Stated task: Report each line of the data that has "three" somewhere in it.
-- Start --
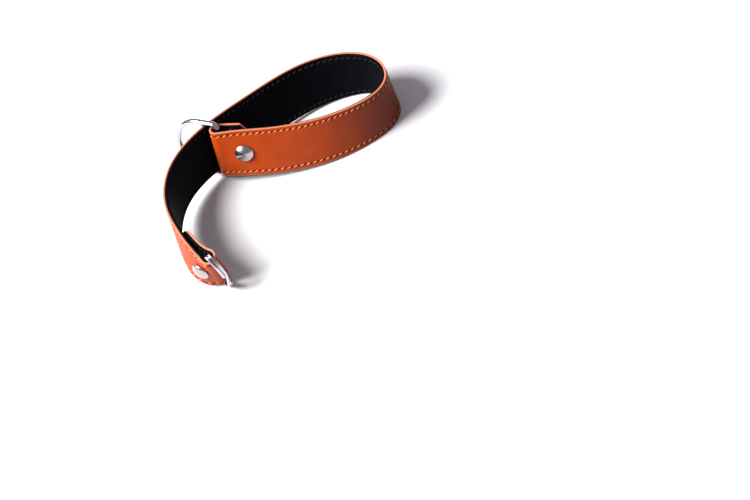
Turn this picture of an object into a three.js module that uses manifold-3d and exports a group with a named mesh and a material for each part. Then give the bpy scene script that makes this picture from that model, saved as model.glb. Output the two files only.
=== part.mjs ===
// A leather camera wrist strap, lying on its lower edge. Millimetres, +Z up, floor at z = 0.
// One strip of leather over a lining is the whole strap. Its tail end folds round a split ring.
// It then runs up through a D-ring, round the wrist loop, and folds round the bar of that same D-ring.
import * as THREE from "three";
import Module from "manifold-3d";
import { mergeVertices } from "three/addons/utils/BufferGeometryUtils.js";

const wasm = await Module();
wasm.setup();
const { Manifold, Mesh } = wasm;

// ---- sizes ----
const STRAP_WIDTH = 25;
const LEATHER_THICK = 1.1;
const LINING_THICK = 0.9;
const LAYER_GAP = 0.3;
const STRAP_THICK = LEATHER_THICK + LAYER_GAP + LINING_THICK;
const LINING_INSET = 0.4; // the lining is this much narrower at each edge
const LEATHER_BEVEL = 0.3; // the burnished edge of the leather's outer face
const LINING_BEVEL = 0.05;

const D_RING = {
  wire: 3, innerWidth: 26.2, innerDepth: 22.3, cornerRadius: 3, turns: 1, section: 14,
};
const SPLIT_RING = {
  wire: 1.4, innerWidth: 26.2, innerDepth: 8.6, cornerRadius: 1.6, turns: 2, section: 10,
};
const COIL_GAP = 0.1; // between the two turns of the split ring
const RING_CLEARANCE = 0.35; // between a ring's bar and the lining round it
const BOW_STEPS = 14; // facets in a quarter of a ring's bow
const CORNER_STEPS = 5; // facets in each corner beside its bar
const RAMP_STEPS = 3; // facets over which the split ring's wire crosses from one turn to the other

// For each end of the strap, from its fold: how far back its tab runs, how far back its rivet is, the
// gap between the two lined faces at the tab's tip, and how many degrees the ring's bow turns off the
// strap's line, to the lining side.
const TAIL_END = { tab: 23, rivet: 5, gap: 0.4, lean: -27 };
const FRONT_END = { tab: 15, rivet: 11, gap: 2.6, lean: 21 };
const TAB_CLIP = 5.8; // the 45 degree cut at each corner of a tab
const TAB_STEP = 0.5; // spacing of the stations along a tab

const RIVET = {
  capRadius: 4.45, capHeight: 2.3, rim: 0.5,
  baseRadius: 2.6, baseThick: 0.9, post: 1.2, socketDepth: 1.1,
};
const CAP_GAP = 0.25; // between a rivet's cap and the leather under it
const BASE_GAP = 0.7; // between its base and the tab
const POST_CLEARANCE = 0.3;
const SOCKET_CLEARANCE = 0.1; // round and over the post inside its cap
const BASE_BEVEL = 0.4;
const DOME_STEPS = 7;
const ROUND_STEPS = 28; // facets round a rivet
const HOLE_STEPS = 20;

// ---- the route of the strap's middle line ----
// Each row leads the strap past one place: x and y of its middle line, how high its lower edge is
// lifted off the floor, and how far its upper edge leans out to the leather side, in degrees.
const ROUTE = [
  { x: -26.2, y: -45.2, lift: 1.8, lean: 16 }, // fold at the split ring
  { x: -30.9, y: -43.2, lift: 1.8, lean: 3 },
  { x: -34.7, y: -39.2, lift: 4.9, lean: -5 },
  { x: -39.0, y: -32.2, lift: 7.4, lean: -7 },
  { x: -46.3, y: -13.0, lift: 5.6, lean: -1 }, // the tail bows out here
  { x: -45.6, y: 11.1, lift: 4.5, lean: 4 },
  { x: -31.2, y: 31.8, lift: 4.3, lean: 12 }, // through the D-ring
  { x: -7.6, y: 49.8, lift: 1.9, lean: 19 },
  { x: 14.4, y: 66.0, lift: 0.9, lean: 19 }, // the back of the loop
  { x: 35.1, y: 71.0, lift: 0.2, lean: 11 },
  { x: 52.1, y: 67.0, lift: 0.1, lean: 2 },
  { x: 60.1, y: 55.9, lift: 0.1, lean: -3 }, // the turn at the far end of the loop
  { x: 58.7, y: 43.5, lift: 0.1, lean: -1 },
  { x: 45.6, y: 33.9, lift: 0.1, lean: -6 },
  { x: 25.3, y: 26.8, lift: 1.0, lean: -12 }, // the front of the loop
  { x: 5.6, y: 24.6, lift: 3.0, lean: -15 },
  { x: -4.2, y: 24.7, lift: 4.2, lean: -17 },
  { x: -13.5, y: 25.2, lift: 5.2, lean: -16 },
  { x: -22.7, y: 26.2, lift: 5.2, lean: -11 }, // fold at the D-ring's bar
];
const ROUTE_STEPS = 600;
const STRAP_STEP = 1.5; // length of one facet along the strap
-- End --
Full solution:
Turn this picture of an object into a three.js module that uses manifold-3d and exports a group with a named mesh and a material for each part. Then give the bpy scene script that makes this picture from that model, saved as model.glb. Output the two files only.
import * as THREE from "three";
import { mergeVertices } from "three/addons/utils/BufferGeometryUtils.js";